--- Start of Exercise input ---

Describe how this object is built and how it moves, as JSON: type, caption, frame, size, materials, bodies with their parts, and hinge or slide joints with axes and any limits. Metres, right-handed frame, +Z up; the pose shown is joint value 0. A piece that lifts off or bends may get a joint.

--- End of Exercise input ---
--- Start of Exercise input ---

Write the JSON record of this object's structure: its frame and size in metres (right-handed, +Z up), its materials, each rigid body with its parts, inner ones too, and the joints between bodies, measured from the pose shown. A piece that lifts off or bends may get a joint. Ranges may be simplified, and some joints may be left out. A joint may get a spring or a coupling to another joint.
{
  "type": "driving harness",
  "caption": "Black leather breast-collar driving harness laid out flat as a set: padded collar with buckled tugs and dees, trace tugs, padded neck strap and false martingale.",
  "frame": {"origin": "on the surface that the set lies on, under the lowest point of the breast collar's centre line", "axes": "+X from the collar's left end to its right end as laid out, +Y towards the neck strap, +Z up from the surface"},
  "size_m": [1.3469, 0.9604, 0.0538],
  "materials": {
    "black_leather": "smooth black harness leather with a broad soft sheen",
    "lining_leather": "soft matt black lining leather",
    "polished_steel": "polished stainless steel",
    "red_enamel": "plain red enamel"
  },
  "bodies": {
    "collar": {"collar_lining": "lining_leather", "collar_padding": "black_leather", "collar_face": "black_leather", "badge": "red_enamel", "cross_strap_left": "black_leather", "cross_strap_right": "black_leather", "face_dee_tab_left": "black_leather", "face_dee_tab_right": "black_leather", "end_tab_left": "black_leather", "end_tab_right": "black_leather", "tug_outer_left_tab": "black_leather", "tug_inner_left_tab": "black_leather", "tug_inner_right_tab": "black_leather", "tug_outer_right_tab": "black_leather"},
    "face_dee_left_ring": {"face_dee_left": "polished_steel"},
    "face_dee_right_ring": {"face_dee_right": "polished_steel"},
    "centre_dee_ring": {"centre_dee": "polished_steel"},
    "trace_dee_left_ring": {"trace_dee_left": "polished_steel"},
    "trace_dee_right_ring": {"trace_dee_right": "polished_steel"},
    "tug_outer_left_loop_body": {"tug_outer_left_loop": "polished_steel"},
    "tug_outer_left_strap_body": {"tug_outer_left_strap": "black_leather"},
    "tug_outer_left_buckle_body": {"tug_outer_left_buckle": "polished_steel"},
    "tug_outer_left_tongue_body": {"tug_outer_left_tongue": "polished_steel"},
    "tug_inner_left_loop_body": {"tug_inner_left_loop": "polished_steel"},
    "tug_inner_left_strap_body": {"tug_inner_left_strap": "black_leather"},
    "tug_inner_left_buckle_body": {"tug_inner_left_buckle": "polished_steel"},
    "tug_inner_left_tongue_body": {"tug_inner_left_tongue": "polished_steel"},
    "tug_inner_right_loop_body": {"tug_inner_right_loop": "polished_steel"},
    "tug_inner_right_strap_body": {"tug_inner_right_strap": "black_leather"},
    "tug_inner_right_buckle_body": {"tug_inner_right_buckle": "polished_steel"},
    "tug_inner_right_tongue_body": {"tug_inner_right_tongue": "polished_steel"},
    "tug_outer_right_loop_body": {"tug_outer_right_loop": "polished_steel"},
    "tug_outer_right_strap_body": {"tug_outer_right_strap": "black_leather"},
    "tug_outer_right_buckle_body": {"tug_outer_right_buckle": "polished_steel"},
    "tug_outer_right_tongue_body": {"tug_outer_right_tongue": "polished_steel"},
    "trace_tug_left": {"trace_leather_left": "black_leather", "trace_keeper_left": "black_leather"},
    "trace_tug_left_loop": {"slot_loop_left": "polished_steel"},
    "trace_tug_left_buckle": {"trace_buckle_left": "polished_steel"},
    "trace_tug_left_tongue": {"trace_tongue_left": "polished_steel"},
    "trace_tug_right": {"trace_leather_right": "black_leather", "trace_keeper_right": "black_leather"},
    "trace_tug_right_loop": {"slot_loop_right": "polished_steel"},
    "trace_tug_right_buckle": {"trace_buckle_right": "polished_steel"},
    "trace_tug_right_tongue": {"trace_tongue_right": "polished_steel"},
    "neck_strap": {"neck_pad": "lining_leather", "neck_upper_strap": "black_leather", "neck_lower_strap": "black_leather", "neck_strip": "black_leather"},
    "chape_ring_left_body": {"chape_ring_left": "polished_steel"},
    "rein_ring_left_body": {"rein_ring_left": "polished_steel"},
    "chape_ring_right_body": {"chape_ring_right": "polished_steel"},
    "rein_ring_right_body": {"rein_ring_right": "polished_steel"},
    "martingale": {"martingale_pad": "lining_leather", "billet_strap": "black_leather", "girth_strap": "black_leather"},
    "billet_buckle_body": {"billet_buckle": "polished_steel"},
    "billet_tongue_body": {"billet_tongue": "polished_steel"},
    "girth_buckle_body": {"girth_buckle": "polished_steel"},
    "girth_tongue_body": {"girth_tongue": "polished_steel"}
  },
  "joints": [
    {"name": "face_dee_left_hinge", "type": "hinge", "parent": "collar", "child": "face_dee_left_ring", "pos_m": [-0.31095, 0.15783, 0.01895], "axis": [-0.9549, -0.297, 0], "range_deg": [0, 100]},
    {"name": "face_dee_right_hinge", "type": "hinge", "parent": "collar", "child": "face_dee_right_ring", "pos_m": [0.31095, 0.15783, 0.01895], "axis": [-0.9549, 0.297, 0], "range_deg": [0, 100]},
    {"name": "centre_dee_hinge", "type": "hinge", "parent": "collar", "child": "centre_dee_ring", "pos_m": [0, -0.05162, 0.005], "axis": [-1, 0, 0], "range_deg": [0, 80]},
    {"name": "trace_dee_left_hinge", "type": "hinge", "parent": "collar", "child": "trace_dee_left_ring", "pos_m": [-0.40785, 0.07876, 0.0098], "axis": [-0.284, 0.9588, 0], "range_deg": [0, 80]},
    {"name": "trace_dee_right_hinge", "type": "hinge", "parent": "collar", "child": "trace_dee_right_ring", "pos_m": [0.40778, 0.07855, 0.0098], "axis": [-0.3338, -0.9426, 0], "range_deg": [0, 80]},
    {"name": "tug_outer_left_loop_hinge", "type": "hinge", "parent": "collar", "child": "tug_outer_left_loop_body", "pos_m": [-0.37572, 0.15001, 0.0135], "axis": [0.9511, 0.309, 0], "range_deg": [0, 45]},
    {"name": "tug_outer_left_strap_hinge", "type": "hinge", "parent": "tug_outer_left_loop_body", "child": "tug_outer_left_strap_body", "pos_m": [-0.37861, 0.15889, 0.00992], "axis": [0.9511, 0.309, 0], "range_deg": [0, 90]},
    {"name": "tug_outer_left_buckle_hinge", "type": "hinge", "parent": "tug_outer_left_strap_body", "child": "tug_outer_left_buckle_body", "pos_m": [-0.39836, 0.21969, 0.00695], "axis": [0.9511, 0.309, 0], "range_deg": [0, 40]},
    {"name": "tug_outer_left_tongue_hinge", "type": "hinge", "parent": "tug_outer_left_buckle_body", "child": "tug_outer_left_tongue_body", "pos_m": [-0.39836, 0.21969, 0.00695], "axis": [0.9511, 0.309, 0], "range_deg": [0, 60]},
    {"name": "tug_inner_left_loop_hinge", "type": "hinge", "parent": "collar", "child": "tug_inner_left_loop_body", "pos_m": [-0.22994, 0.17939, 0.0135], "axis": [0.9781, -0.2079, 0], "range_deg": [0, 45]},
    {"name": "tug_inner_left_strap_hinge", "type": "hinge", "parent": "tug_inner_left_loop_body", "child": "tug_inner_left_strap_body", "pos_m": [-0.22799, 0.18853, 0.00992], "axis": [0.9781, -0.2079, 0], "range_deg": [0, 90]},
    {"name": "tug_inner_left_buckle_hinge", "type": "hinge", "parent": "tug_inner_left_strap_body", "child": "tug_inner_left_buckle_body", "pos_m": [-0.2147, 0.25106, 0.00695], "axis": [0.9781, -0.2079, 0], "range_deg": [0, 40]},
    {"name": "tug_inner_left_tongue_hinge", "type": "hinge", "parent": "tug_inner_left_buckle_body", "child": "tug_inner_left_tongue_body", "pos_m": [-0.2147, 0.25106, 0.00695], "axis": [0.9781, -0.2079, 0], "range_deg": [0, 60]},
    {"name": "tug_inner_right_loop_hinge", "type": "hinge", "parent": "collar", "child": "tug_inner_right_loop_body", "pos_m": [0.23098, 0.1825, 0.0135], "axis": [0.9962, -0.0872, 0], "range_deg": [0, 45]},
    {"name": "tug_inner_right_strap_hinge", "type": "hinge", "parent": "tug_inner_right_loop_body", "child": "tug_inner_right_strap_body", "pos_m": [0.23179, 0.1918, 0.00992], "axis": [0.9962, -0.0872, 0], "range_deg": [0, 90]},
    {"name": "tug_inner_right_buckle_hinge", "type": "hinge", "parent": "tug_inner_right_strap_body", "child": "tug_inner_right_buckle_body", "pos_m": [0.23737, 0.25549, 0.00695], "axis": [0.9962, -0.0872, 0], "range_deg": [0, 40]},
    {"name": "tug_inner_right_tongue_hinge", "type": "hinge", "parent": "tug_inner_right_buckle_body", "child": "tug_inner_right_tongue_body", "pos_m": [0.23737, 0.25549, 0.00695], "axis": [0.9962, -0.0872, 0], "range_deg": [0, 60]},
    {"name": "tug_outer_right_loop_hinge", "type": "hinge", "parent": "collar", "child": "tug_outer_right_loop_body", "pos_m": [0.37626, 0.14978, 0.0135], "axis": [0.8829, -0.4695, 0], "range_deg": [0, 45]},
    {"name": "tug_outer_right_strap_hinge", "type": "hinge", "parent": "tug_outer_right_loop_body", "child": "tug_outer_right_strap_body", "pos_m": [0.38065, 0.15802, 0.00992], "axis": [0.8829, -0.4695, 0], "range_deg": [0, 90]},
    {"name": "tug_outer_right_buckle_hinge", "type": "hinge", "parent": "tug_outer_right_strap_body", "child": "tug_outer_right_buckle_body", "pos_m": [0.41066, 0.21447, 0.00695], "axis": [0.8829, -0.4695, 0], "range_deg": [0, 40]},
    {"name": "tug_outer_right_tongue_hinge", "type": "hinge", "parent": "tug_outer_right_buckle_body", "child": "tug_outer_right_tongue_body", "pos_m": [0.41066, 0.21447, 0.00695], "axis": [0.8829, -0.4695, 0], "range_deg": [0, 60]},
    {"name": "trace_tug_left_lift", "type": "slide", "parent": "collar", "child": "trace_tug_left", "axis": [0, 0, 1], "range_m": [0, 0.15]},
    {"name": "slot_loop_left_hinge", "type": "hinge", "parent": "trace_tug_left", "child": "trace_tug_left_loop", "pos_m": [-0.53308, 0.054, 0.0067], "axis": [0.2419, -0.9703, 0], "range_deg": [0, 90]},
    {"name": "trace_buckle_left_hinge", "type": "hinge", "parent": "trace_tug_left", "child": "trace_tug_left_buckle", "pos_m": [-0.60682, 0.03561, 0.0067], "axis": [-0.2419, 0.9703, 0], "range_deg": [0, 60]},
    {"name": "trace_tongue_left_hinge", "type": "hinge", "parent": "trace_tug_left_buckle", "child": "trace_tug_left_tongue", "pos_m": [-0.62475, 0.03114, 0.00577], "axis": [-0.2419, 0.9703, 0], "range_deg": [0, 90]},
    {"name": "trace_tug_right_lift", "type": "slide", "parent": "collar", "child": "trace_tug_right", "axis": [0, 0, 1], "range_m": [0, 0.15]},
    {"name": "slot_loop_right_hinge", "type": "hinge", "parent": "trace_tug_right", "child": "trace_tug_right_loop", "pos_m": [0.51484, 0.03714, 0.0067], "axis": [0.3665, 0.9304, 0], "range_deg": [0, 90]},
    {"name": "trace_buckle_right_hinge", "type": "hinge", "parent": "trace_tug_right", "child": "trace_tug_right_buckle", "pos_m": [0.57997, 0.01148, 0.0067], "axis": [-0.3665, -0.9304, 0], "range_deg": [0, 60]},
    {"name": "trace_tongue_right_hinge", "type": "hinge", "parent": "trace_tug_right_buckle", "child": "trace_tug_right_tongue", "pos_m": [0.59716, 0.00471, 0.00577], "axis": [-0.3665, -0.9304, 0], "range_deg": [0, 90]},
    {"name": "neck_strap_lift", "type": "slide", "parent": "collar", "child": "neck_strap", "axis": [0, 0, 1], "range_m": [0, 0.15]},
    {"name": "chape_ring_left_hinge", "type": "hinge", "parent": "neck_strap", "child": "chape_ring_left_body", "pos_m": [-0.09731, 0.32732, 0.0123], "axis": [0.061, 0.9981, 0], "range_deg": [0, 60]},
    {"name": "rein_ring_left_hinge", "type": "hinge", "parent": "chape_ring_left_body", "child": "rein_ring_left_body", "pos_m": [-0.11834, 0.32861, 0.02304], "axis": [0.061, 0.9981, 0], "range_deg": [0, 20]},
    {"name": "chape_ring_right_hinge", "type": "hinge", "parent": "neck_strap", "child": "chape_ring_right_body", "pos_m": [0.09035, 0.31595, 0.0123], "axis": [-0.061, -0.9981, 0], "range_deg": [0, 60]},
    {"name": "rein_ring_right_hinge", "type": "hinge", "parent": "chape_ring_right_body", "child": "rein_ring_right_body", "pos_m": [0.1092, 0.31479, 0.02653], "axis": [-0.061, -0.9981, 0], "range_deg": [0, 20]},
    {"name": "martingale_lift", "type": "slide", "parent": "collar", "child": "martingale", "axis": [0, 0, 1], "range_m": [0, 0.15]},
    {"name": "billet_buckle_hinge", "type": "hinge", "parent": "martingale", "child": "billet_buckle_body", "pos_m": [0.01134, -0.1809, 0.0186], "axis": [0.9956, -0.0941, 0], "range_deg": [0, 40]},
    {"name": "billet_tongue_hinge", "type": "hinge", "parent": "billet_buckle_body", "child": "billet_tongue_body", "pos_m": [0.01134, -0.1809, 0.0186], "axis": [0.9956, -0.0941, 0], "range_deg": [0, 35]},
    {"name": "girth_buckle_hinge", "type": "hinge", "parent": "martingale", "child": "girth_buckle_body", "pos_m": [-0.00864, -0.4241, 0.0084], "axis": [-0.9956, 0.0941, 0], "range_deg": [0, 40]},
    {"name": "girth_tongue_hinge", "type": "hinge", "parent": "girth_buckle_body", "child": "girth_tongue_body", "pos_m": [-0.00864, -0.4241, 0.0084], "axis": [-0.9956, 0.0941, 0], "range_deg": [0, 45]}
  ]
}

--- End of Exercise input ---

### What is being asked
Scan the material above for the string "bends" and report each line where you find it.

### Output for this task
Describe how this object is built and how it moves, as JSON: type, caption, frame, size, materials, bodies with their parts, and hinge or slide joints with axes and any limits. Metres, right-handed frame, +Z up; the pose shown is joint value 0. A piece that lifts off or bends may get a joint.
Write the JSON record of this object's structure: its frame and size in metres (right-handed, +Z up), its materials, each rigid body with its parts, inner ones too, and the joints between bodies, measured from the pose shown. A piece that lifts off or bends may get a joint. Ranges may be simplified, and some joints may be left out. A joint may get a spring or a coupling to another joint.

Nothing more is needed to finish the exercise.